JVP; LS; SM at Pride 2019 BOCC Pride 2019

Here at Multnomah County we will remain a safe and welcoming place for our LGBTQ siblings. To reaffirm that commitment, I was honored to co-sponsor the 2019 Pride Proclamation with Commissioner Susheela Jayapal. We were proud to declare June 2019 Pride month in Multnomah County, and excited to join the annual Pride parade later that week. 

50 years ago this month members of the LGBTQ community, led by trans women of color, stood up for themselves at the Stonewall Inn in Greenwich Village after years of oppression by the NYPD. The struggles of the Stonewall Uprising eventually built the modern LGBTQ rights movement. 

Today, while we have seen much progress in the fight for equal rights, members of the LGBTQ community are still facing terrible oppression. Trans women of color are being murdered on our streets -- with at least ten lives lost just in 2019 due to violence.
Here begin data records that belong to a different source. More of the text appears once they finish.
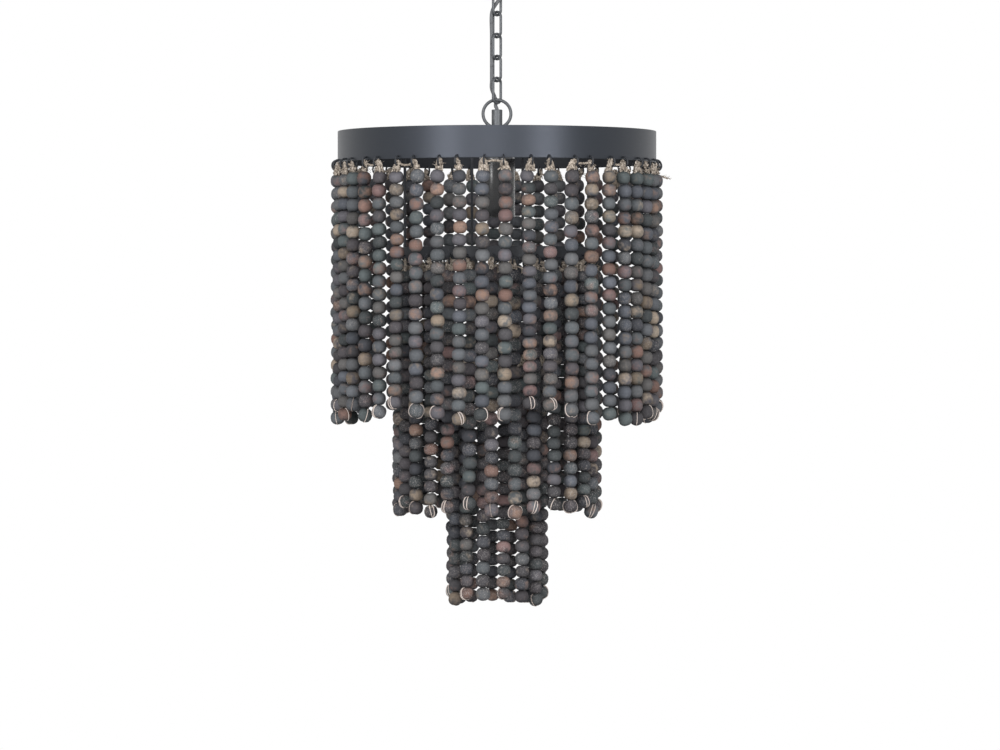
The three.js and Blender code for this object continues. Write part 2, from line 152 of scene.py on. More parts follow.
# Shader values and finishes


class Value:
    """A socket of a node tree that can be added, subtracted and multiplied."""

    def __init__(self, graph, socket):
        self.graph = graph
        self.socket = socket

    def maths(self, operation, first, second):
        return self.graph.node("ShaderNodeMath", {"operation": operation}, {0: first, 1: second})

    def __add__(self, other):
        return self.maths("ADD", self, other)

    def __radd__(self, other):
        return self.maths("ADD", other, self)

    def __sub__(self, other):
        return self.maths("SUBTRACT", self, other)

    def __rsub__(self, other):
        return self.maths("SUBTRACT", other, self)

    def __mul__(self, other):
        return self.maths("MULTIPLY", self, other)

    def larger(self, other):
        return self.maths("MAXIMUM", self, other)

    def above(self, low, high):
        """0 below low, 1 above high, smooth between them."""
        settings = {"interpolation_type": "SMOOTHSTEP"}
        values = {"Value": self, "From Min": low, "From Max": high}
        return self.graph.node("ShaderNodeMapRange", settings, values)


class Graph:
    """A node tree that is built by node calls and by expressions on Values."""

    def __init__(self, tree):
        self.tree = tree

    def node(self, kind, settings, values, output=0):
        """Adds a node, sets it up, feeds its sockets, and gives one output as a Value."""
        node = self.tree.nodes.new(kind)
        for key, setting in settings.items():
            if key == "stops":
                while len(node.color_ramp.elements) < len(setting):
                    node.color_ramp.elements.new(0.5)
                for element, (place, colour) in zip(node.color_ramp.elements, setting):
                    element.position = place
                    element.color = (*colour, 1)
            else:
                setattr(node, key, setting)
        for key, value in values.items():
            self.feed(node.inputs[key], value)
        return Value(self, node.outputs[output])

    def feed(self, socket, value):
        if isinstance(value, Value):
            self.tree.links.new(value.socket, socket)
        elif isinstance(value, tuple) and len(value) == 3 and socket.type == "RGBA":
            socket.default_value = (*value, 1)
        else:
            socket.default_value = value

    def seen_directly(self):
        """1 for camera, transmission and glossy rays, 0 for the rays that carry soft light."""
        camera_ray, through_ray, glossy_ray = (
            self.node("ShaderNodeLightPath", {}, {}, output=f"Is {kind} Ray")
            for kind in ("Camera", "Transmission", "Glossy")
        )
        return camera_ray.larger(through_ray).larger(glossy_ray)


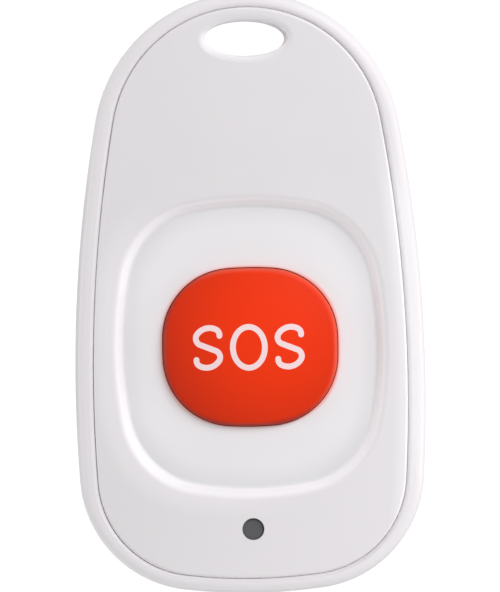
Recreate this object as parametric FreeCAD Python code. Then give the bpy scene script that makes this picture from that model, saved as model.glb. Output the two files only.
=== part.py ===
import FreeCAD, Part
import math
import os
from FreeCAD import Vector

# A carried wireless panic button, lying on its back, in millimetres.
# +Z leaves the face with the key, +Y points to the lanyard hole, and the
# origin is the middle of the footprint, on the resting face.

# Case outline: a top arc, two long side arcs, two corner arcs and a bottom arc
case_length = 72.0
case_width = 42.0
top_radius = 18.4
widest_from_bottom = 24.9
corner_radius = 14.1
bottom_radius = 65.0

# Case depth, walls and edges
face_height = 14.2
crown_radius = 215.0
back_edge_radius = 4.5
rim_radius = 1.2
back_wall = 1.8
side_wall = 3.0
seam_side_inset = 2.15
seam_end_inset = 1.77
seam_gap = 0.02
seam_plate_round = 0.35
seam_rim_round = 0.5
slide_gap = 0.1
press_gap = 0.02
rest_gap = 0.02

# Front cover plate and its locating skirt
plate_wall = 1.6
plate_edge_height = 12.42
skirt_wall = 1.0
skirt_depth = 2.7

# Perimeter seal in the step behind the seam
seal_thickness = 0.5
seal_margin = 0.07

# Lanyard hole through both covers
lanyard_hole_from_top = 5.5
lanyard_hole_length = 9.9
lanyard_hole_width = 4.3
lanyard_collar_wall = 1.2
lanyard_edge_radius = 0.8
collar_height = 11.6

# Shallow recess around the key
key_from_bottom = 29.5
recess_margin = 4.75
recess_length = 34.8
recess_end_radius = 45.0
recess_side_radius = 45.0
recess_corner_radius = 10.0
recess_depth = 1.2
recess_slope_width = 1.1
recess_top_round = 1.0
recess_bottom_round = 0.4
pan_wall = 1.2
pan_floor = 1.5

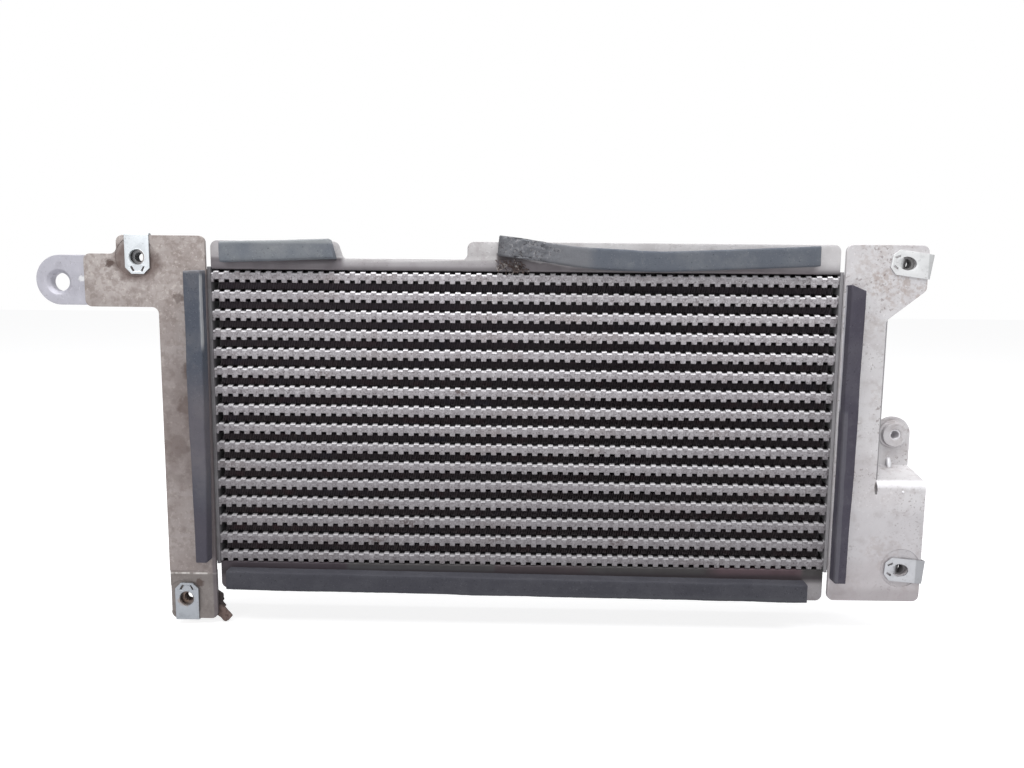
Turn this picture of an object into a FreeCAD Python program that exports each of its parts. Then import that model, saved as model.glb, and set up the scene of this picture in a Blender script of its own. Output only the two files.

The federal government under Trump has begun an all-out assault on LGBTQ people, including allowing discrimination against gay parents and banning trans people from serving openly in the US military. It is essential that every leader, at every level, step up to say that we will not stand for this discrimination, and we will fight alongside our LGBTQ friends and family every step of the way on the road to equality.